What you are asked to do: The records below hold a stretch from the line with "obj.matrix_world = Matrix.Identity(4)" through the line with "LAST_TURN = CORD_START"; return exactly those lines, ends included, and nothing more.

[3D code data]
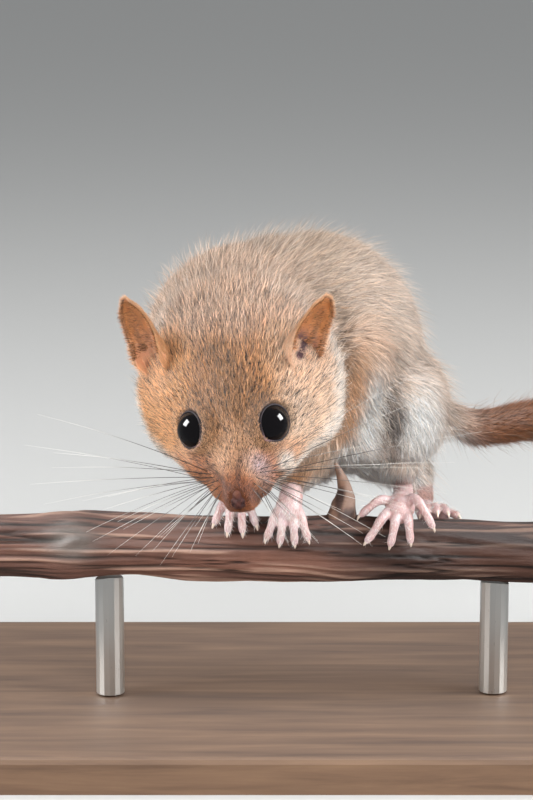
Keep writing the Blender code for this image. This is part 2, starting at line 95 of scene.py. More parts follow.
# How deep the skin lies below the flesh: at least, and by the length of its hair.
SKIN_DEPTH, SKIN_DEPTH_SHARE = 0.12, 0.27
# The longest drawing-in of the skin under the belly, at the ankle, beside the nose and round the eyes.
BELLY_TUCK, ANKLE_TUCK, MUZZLE_TUCK, EYE_TUCK = 2.2, 0.75, 0.95, 0.55
# Name, pieces, hairs in each, segments of a hair, and the least and most hair length that it covers.
COAT_LAYERS = (
    ("coat_face", 2, 58000, 1, 0.0, 2.0),
    ("coat_body", 3, 62000, 1, 2.0, 9.0),
    ("coat_top", 2, 20000, 2, 1.6, 9.0),
)
GUARD_HAIRS = 4000
TUFT_SINK = 0.05
# Width, and tilt from the skin in degrees, by the length of the hair.
HAIR_WIDTH = ((0.4, 1.0, 2.0, 4.0), (0.09, 0.13, 0.125, 0.095))
HAIR_TILT = ((0.4, 1.5, 2.5, 4.0), (32.0, 36.0, 27.0, 22.0))
# How far tufts turn from their way, and how far they go on turning.
SWAY, CURL = 0.24, 0.22
# The height and half the width of a tuft's patch on the map.
PATCH, PATCH_HALF = 0.003, 0.0013
# Spread of the tufts' tints, then the share of dark ones and of all but pale ones, and their change.
TINT_SPREAD, WARM_SPREAD = 0.30, 0.05
DARK_SHARE, DARKER = 0.25, 0.65
PALE_FROM, PALER = 0.80, 0.6
# Light at the root of a dark tuft, what a pale one adds to it, and light at the tip.
ROOT_LIGHT, ROOT_GAIN, TIP_LIGHT = 0.32, 0.4, 1.42
BRIGHTEST, DARKEST = 0.93, 0.004
STRAY_SHARE = 0.05
PAW_HAIRS = 900
# Least and most length, width and tilt of the single hairs.
GUARD_HAIR_SIZES = ((4.0, 6.5), (0.035, 0.055), (24, 50))
PAW_HAIR_SIZES = ((0.5, 1.3), (0.035, 0.055), (12, 34))
WHISKER_ROWS, WHISKER_COLUMNS = 4, 6

# The lie of the coat: chains of x, y, z and radius from root to tip of each part.
LIE = {
    "trunk": (
        (-8.0, -5.0, 53.0, 12.0),
        (-5.0, 2.0, 53.0, 14.0),
        (1.5, 9.0, 51.0, 15.5),
        (9.0, 10.5, 45.0, 13.0),
        (15.0, 10.5, 41.0, 8.0),
    ),
    "foreleg_left": (
        (6.2, 0, 53, 6.6), (3.8, -1.5, 45.5, 5.0), (1.4, -3.4, 39.4, 3.2), (-1.3, -4.8, 35.4, 1.7),
    ),
    "foreleg_right": (
        (-15, 0, 51, 6), (-14.6, -0.5, 44.5, 4.6), (-12.6, -2.2, 39, 2.9), (-10.5, -3.2, 35.4, 1.7),
    ),
    "hindleg_left": (
        (13.4, 4.5, 44.8, 7), (14.6, 1.2, 41, 5.4), (14.6, 0.8, 37.2, 3.1), (14.2, 1, 34.6, 1.8),
    ),
    "hindleg_right": (
        (12, 14, 44, 7.2), (13.8, 13.5, 38.5, 5.2), (15.8, 10.5, 33.6, 2.9), (17.3, 7.6, 30.4, 1.8),
    ),
    "tail": (
        (20.0, 10.2, 41.4, 3.6),
        (25.0, 10.5, 40.2, 2.7),
        (33.0, 10.6, 41.2, 2.9),
        (45.0, 11.4, 42.6, 3.3),
        (58.0, 12.8, 42.0, 3.4),
        (70.0, 14.0, 39.6, 2.9),
        (79.0, 14.2, 36.9, 1.7),
    ),
}
# Hair length by the way along each part.
HAIR_LENGTH = {
    "trunk": ((0, 0.3, 1), (2.9, 3.1, 3.2)),
    "foreleg_left": ((0, 0.5, 0.8, 1), (3.0, 2.6, 1.6, 0.7)),
    "foreleg_right": ((0, 0.5, 0.8, 1), (3.0, 2.6, 1.6, 0.7)),
    "hindleg_left": ((0, 0.35, 0.6, 0.74, 1), (3.2, 2.8, 1.6, 0.6, 0.5)),
    "hindleg_right": ((0, 0.35, 0.6, 0.74, 1), (3.2, 2.8, 1.6, 0.6, 0.5)),
    "tail": ((0, 0.15, 0.6, 1), (2.8, 2.6, 3.2, 4.6)),
}
# Hair length on the head, by the place back from the nose.
HEAD_HAIR = ((-1, 3, 7, 11, 16, 22, 28), (0.4, 0.6, 0.95, 1.3, 1.7, 2.2, 2.8))
# Where the fur of each leg gives way to the pink foot, by the way along it.
ANKLES = {
    "foreleg_left": (0.84, 0.97),
    "foreleg_right": (0.84, 0.97),
    "hindleg_left": (0.60, 0.76),
    "hindleg_right": (0.7, 0.85),
}
HEAD_CHAIN = ((0.0, 2.0, 0.0, 4.0), (0.0, 8.0, 0.0, 7.5), (0.0, 15.0, 0.0, 11.5), (0.0, 22.0, 0.0, 12.0))

EARS = {
    "ear_left": ((8.4, 18.7, 6.2), (14.1, 23.9, 10.8), (0.78, -0.42, 0.46)),
    "ear_right": ((-9.8, 19.9, 6.2), (-13.3, 25.5, 12.8), (-0.55, -0.56, 0.62)),
}
# Colour of the root inside, and how strong the painted shade in the hollow is.
EAR_TINTS = {"ear_left": ((0.36, 0.17, 0.11), 1.0), "ear_right": ((0.62, 0.30, 0.17), 0.2)}
# Count, least place from root to tip, length, width, tilt in degrees, lean outwards, contrast and colour.
EAR_HAIR = {
    "back": (9500, 0.02, 0.75, 0.07, 18.0, 0.25, 0.6, (0.78, 0.42, 0.21)),
    "inside": (5600, 0.24, 0.8, 0.08, 18.0, 1.6, 1.35, (0.42, 0.17, 0.062)),
    "rim": (1700, 0.3, 0.5, 0.045, 16.0, 0.8, 0.6, (0.74, 0.40, 0.20)),
}
# Half width, and half of the arc in degrees, of sections from root to tip.
EAR_SECTIONS = ((2.0, 138), (2.3, 114), (2.5, 94), (2.5, 80), (2.4, 70), (2.1, 64), (1.7, 58), (0.8, 50))
EAR_ACROSS, EAR_STEPS = 40, 44
EAR_THICKNESS = 0.26
EAR_SINK = 1.2
# The share of the ear's length over which its root is drawn onto the skin.
EAR_ROOT = 0.18
EAR_GROOVE = ((10.0, 21.4, 5.5), (9.1, 17.8, 6.4))

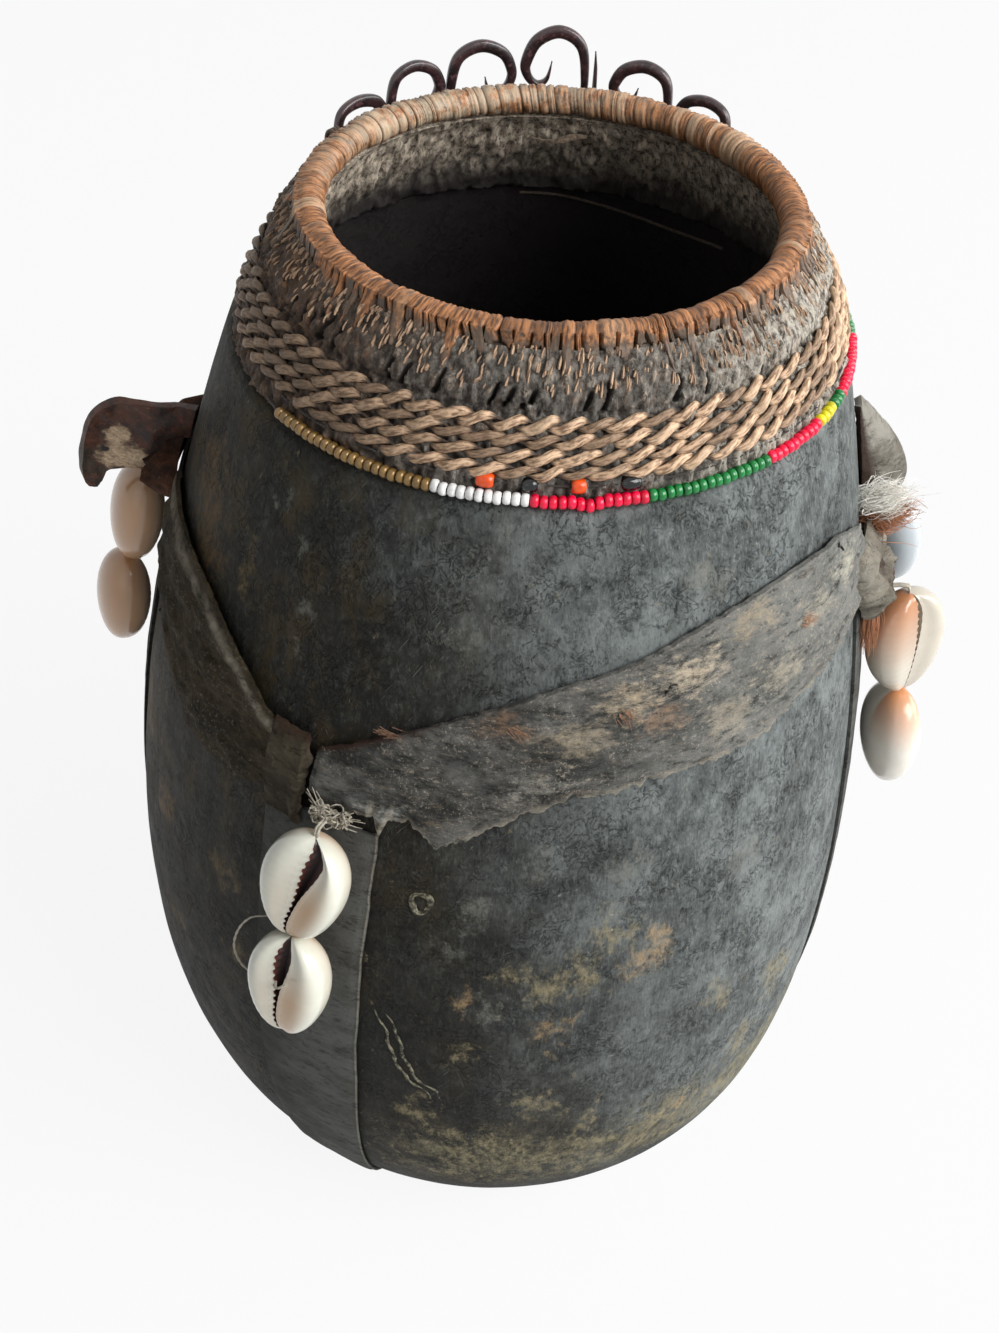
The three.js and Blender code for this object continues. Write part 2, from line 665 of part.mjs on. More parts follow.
// A cowrie shell hanging down from its own pivot: the slit faces away from the vessel (-Y)
function cowrie(length, width) {
  const rings = SHELL_OUTLINE.map(([s, swell]) => {
    const half = (width / 2) * swell;
    const back = SHELL_THICK * SHELL_BACK * swell;
    const front = SHELL_THICK * (1 - SHELL_BACK) * swell ** 0.8;
    const slit = (SLIT / 2) * (1.25 - 0.6 * s) * swell;
    const z = -SHELL_GAP - length * s;
    const ring = [];
    for (const turn of [8, 40, 82, 122, 160, 200, 238, 278, 320, 352]) {
      const a = turn * DEG;
      const [x, y] = [half * Math.sin(a), -Math.cos(a)];
      const lip = turn === 8 || turn === 352;
      const wide = lip ? Math.sign(x) * slit : x;
      ring.push(new THREE.Vector3(wide, y * (y < 0 ? front : back), z));
    }
    const depth = Math.min(SLIT_DEPTH, front * 0.6);
    ring.push(new THREE.Vector3(-slit * 0.5, -front + depth, z));
    ring.push(new THREE.Vector3(slit * 0.5, -front + depth, z));
    return ring;
  });
  return loft(rings);
}

// A hanging point on the wall: x across, y inwards, z up along the wall
function hanger(az, z, off) {
  const group = new THREE.Group();
  const up = onWall(az, z + 1, off).sub(onWall(az, z - 1, off)).normalize();
  const right = new THREE.Vector3(Math.cos(az * DEG), Math.sin(az * DEG), 0);
  const inward = up.clone().cross(right);
  group.matrixAutoUpdate = false;
  group.matrix.makeBasis(right, inward, up).setPosition(onWall(az, z, off));
  vessel.add(group);
  return group;
}

// Cowries on a thread: a short link that swings sideways, then shells that lift outwards
function makePendant(name, az, drop, off, knotFace, yaw, shells) {
  const hang = hanger(az, MOUTH_HEIGHT - drop, off);
  hang.name = "hang_" + name;
  const reach = off - knotFace - CLEAR;
  const rings = [[reach, 0, 90], [LINK / 2, 0, 90], [0, -LINK / 4, 135], [0, -LINK_DROP, 180]];
  const link = loft(rings.map(([y, z, turn]) => {
    const ring = [];
    for (let k = 0; k < LINK_SIDES; k++) {
      const a = (k * CIRCLE * DEG) / LINK_SIDES;
      const v = (LINK / 2) * Math.sin(a);
      const across = (LINK / 2) * Math.cos(a);
      ring.push(new THREE.Vector3(
        across, y + v * Math.cos(turn * DEG), z + v * Math.sin(turn * DEG)));
    }
    return ring;
  }));
  add("thread_link_" + name, link, 0xcfc9bb, 0.9, 0, hang);
  let parent = hang;
  let step = -LINK_DROP - CLEAR / 2;
  shells.forEach(([length, width, roll], i) => {
    const swing = new THREE.Group();
    swing.position.z = step;
    swing.rotation.y = roll * DEG;
    swing.name = "swing_" + name + "_" + i;
    parent.add(swing);
    const place = shells.length === 1 ? "" : ["_upper", "_lower"][i];
    const shell = add("cowrie_" + name + place, cowrie(length, width), 0xe9e2d4, 0.25, 0, swing);
    shell.rotation.z = yaw * DEG;
    parent = swing;
    step = -length - 2 * SHELL_GAP;
  });
}

// Frayed thread knot that sews the front meeting and carries the front shells
function makeThreadKnot() {
  const [, az, drop, , face] = PENDANTS[0];
  const [wide, high] = KNOT_HALF;
  const middle = MOUTH_HEIGHT - drop;
  const base = 2 * CLEAR + HIDE;
  const rings = [[0, 0.8], [0.3, 1], [0.75, 0.95], [1, 0.6]].map(([t, share]) => {
    const ring = [];
    for (let k = 0; k < 8; k++) {
      const a = (k * CIRCLE * DEG) / 8;
      const turn = ((wide * share * Math.cos(a)) / bodyRadius(middle)) / DEG;
      const lift = base + (face - base) * t;
      ring.push(onWall(az + turn, middle + high * share * Math.sin(a), lift));
    }
    return ring;
  });
  add("thread_knot_front", loft(rings), 0xb9b0a0, 1);
}

// Crest: a curved band lashed behind the collar, with six scrolls standing on it
const crestFoot = RIM_HEIGHT - CREST_DROP;
const crestRadius = collarRadius(COLLAR_HEIGHT - CREST_DROP) + CLEAR;
const crestTurns = SCROLLS.map(([, az, half]) => [(az + CIRCLE) % CIRCLE, half]);
const crestEnds = [
  Math.min(...crestTurns.map(([az, half]) => az - half)) - CREST_END,
  Math.max(...crestTurns.map(([az, half]) => az + half)) + CREST_END,
];
function makeCrest() {
  const [first, last] = crestEnds;
  const steps = 20;
  const rings = [];
  for (let i = 0; i <= steps; i++) {
    const az = first + ((last - first) * i) / steps;
    rings.push([[0, 0], [1, 0], [1, 1], [0, 1]].map(([out, up]) =>
      at(az, crestRadius + out * CREST_BAND, crestFoot + up * CREST_BAND_HEIGHT)));
  }
  add("crest_band", loft(rings), 0x2c1e1c, 0.45, 0.3);
  const radius = crestRadius + CREST_BAND + CLEAR + CREST_DEPTH / 2;
  for (const [name, az, half, rise, side] of SCROLLS) {
    const wide = half * radius * DEG - (CREST_STRIP + CLEAR) / 2;
    const high = CREST_DROP + rise - CREST_STRIP / 2;
    const line = smooth(SCROLL_LINE.map(([u, v]) => [u * wide * side, v * high]), 18);
    const place = (u, v, w) => at(az + u / radius / DEG, radius + w, crestFoot + v);
    const thick = (t) => CREST_STRIP * (t > 0.8 ? 1 - 3.6 * (t - 0.8) : 1);
    add(name, ribbon(line, thick, CREST_DEPTH / 2, place), 0x2c1e1c, 0.4, 0.3);
  }
}

// Lashings that hold the crest band to the collar
function makeLashings() {
  const half = LASHING_THICK / 2;
  const inset = (LASHING_WIDTH / 2 / crestRadius + CLEAR / crestRadius) / DEG;
  [crestEnds[0] + inset, crestEnds[1] - inset].forEach((az, i) => {
    const out = crestRadius + CREST_BAND + CLEAR + half;
    const top = crestFoot + CREST_BAND_HEIGHT + CLEAR + half;
    const low = crestFoot - CLEAR - half;
    const onCollar = (z) => collarRadius(z - MOUTH_HEIGHT) + CLEAR + half;
    const line = [[onCollar(low - 1), low - 1], [out, low], [out, top], [onCollar(top), top]];
    const across = new THREE.Vector3(Math.cos(az * DEG), Math.sin(az * DEG), 0);
    const place = (r, z, w) => at(az, r, z).addScaledVector(across, w);
    const name = ["crest_lashing_right", "crest_lashing_left"][i];
    add(name, ribbon(line, () => LASHING_THICK, LASHING_WIDTH / 2, place), 0x4a3c2e, 0.9);
  });
}

makeBody();
makePad();
makeCollar();
makeRim();
makeWinding();
makeSeedBeads();
makeLargeBeads();
makeBand("band_front_right", BAND_FRONT_RIGHT, 0x57504a);
makeBand("band_front_left", BAND_FRONT_LEFT, 0x443e37);
makeBand("band_back_right", BAND_BACK_RIGHT, 0x4d463f);
makeBand("band_back_left", BAND_BACK_LEFT, 0x4d463f);
for (const [name, az, drop] of STRAPS) makeStrap(name, az, drop);
for (const fold of FOLDS) makeFold(...fold);
makeTab();
makeArch();
for (const tuft of TUFTS) makeTuft(...tuft);
makeThreadKnot();
for (const pendant of PENDANTS) makePendant(...pendant);
makePendant(...SPARE_SHELL);
makeCrest();
makeLashings();

export default vessel;
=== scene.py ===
import functools
import random
from math import asin, atan2, copysign, cos, exp, floor, hypot, pi, sin, sqrt, tau

import bpy
from mathutils import Matrix, Vector, noise


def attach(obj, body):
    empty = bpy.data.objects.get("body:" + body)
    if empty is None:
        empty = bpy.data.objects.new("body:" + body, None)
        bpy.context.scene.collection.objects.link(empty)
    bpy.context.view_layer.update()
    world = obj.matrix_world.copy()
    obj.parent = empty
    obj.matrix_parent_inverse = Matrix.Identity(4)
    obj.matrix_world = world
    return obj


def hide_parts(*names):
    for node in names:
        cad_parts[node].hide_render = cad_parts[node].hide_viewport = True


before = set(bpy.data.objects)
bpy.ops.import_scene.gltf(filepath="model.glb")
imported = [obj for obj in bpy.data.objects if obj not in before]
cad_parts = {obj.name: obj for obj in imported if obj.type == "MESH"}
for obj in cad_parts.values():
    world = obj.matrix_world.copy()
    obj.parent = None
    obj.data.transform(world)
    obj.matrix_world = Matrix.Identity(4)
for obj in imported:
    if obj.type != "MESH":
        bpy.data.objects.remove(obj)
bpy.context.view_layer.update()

bl_info = {
    "name": "Beaded milk vessel",
    "version": (1, 0, 0),
    "blender": (4, 5, 0),
    "location": "View3D > Sidebar > Vessel",
    "description": "Carved vessel with a basketry collar, bead string, hide harness and cowries",
    "category": "Add Mesh",
}

MM = 0.001
DEG = pi / 180
CIRCLE = 360
UP = Vector((0, 0, 1))

# Layers, body and collar, as in the part's source
CLEAR = 0.35
HIDE = 1.6
PAD_THICK = 2.7
PAD_RADIUS = 36
BODY_BOTTOM = PAD_THICK + HIDE + 2 * CLEAR
MOUTH_HEIGHT = 212.4
NECK_RADIUS = 59.7
BELLY_RADIUS = 85
BELLY_HEIGHT = 70
FOOT_RADIUS = 62.6
WALL_POWER = 1.8
CORNER_POWER = 2.4
WALL = 5.5
FLOOR = 9
COLLAR_HEIGHT = 23.6
RIM_RADIUS = 44.5
ROLL_RADIUS = 2.9
COLLAR_WALL = 3.4
COLLAR_POWER = 1.7
RIM_HEIGHT = MOUTH_HEIGHT + COLLAR_HEIGHT
MOUTH_LEAN = 1.9
BELLY_LEAN = 2.9

# Radius at which the collar's stitches are counted, height of a row of them, how many straws lie
# between them, and how many strips the rim is wrapped with
STITCH_RING = 54
STITCH_ROW = 2.7
STRAWS = 1000
RIM_STRIPS = 148

# Twined cord
CORD_TURNS = 4
CORD_PITCH = 2.6
CORD_START = 6.2
CORD_START_AZ = 262
CORD_RADIUS = 1
CORD_RING = 57.5
LAST_TURN = CORD_START + CORD_TURNS * CORD_PITCH + CORD_RADIUS

# Beads: name of the node, count, finish
BEAD = 2.2
BEAD_PITCH = 1.55
BEAD_RING = NECK_RADIUS - 0.2
BEAD_HEIGHT = MOUTH_HEIGHT + CLEAR + BEAD / 2
STRING_START_AZ = -49.8
RUNS = [
    ("beads_gold_1", 22, "gold"), ("beads_white_1", 11, "white"), ("beads_red_1", 13, "red"),
    ("beads_green_1", 16, "green"), ("beads_red_2", 10, "red"), ("beads_yellow_1", 4, "yellow"),
    ("beads_green_2", 3, "green"), ("beads_red_3", 13, "red"), ("beads_green_3", 16, "green"),
    ("beads_white_2", 11, "white"), ("beads_gold_2", 22, "gold"),
]
# How rough and how metallic each colour of glass is
GLASS = {
    "gold": (0.3, 0.3), "white": (0.3, 0), "red": (0.3, 0), "green": (0.12, 0), "yellow": (0.3, 0),
    "orange": (0.28, 0), "black": (0.12, 0),
}
LARGE_BEAD = 2.7
LARGE_RING = BEAD_RING - 1.3
LARGE_HEIGHT = BEAD_HEIGHT + 2.3
LARGE_BEADS = [
    ("bead_orange_left", -8.2, 3.2, "orange"), ("bead_black_middle", -0.8, 2.7, "black"),
    ("bead_orange_right", 7.2, 2.6, "orange"), ("bead_black_right", 16, 3.6, "black"),
]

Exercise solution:
    obj.matrix_world = Matrix.Identity(4)
for obj in imported:
    if obj.type != "MESH":
        bpy.data.objects.remove(obj)
bpy.context.view_layer.update()

bl_info = {
    "name": "Beaded milk vessel",
    "version": (1, 0, 0),
    "blender": (4, 5, 0),
    "location": "View3D > Sidebar > Vessel",
    "description": "Carved vessel with a basketry collar, bead string, hide harness and cowries",
    "category": "Add Mesh",
}

MM = 0.001
DEG = pi / 180
CIRCLE = 360
UP = Vector((0, 0, 1))

# Layers, body and collar, as in the part's source
CLEAR = 0.35
HIDE = 1.6
PAD_THICK = 2.7
PAD_RADIUS = 36
BODY_BOTTOM = PAD_THICK + HIDE + 2 * CLEAR
MOUTH_HEIGHT = 212.4
NECK_RADIUS = 59.7
BELLY_RADIUS = 85
BELLY_HEIGHT = 70
FOOT_RADIUS = 62.6
WALL_POWER = 1.8
CORNER_POWER = 2.4
WALL = 5.5
FLOOR = 9
COLLAR_HEIGHT = 23.6
RIM_RADIUS = 44.5
ROLL_RADIUS = 2.9
COLLAR_WALL = 3.4
COLLAR_POWER = 1.7
RIM_HEIGHT = MOUTH_HEIGHT + COLLAR_HEIGHT
MOUTH_LEAN = 1.9
BELLY_LEAN = 2.9

# Radius at which the collar's stitches are counted, height of a row of them, how many straws lie
# between them, and how many strips the rim is wrapped with
STITCH_RING = 54
STITCH_ROW = 2.7
STRAWS = 1000
RIM_STRIPS = 148

# Twined cord
CORD_TURNS = 4
CORD_PITCH = 2.6
CORD_START = 6.2
CORD_START_AZ = 262
CORD_RADIUS = 1
CORD_RING = 57.5
LAST_TURN = CORD_START + CORD_TURNS * CORD_PITCH + CORD_RADIUS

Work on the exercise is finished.